Goodhart's Law. If the composer can see the gate's exact regex and marker lists, it learns to pass the test rather than write well. The guardrail lists live only in the eval module, never in composer prompts—an architectural separation, not prompt-level obfuscation.

Judge outage. Per-level fail-open: the level goes unscored, a soft violation records the outage, deterministic checks still stand, and an unscored run can never auto-approve. A kill switch halts every LLM path and degrades the gate to its deterministic subset—safety over autonomy.

Calibration drift. Judge prompts carry a version string stamped into every verdict's provenance, and agreement stats recompute continuously from the persisted rows. A drifting judge surfaces as falling agreement—the same metric that enables auto-approve can trigger the rollback. This is the production echo of Agentic CLEAR's own discipline: the dynamic taxonomy that adapts to new behavior also keeps re-checking old behavior, so calibration is monitored rather than assumed.

The Gate Can Swing Back

The autonomy gate is not a one-way door, and that is the whole point of keeping the human infrastructure alive. If auto-approve degrades agreement below 0.80, the system reverts to shadow mode automatically. But the moment you delete the human interrupt entirely, you lose the ground truth that the agreement number is computed against—you can no longer tell whether the machine and the human still agree, because there is no human decision left to compare to.

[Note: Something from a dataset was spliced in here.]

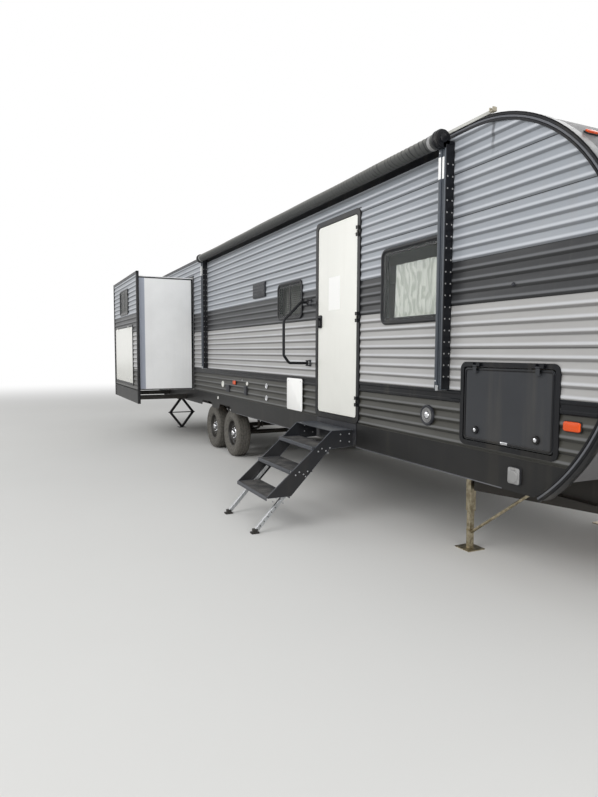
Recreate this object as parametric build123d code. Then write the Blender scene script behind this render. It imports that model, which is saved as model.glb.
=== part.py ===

That is also where Agentic CLEAR points next. It answers "where did the agent fail" at system, node, and trace level, with no reference answers and strong alignment to a human taxonomy it was never shown—a genuinely strong automated analyst. It does not answer "should this specific action ship without me," which is a risk decision, not an analysis one. The honest reading of the 0.890-AUC result is that the verify step is automatable in principle; how much agreement evidence you demand before you let the gate skip you is a policy you set, not a number the paper hands you. Build the multi-level evaluator, wire it in shadow first, demand your threshold of agreement, and keep the human decision rail alive so the gate can always swing back. The eval harness is not overhead on an agent fleet. It is the component that decides how much of the fleet you are willing to stop watching.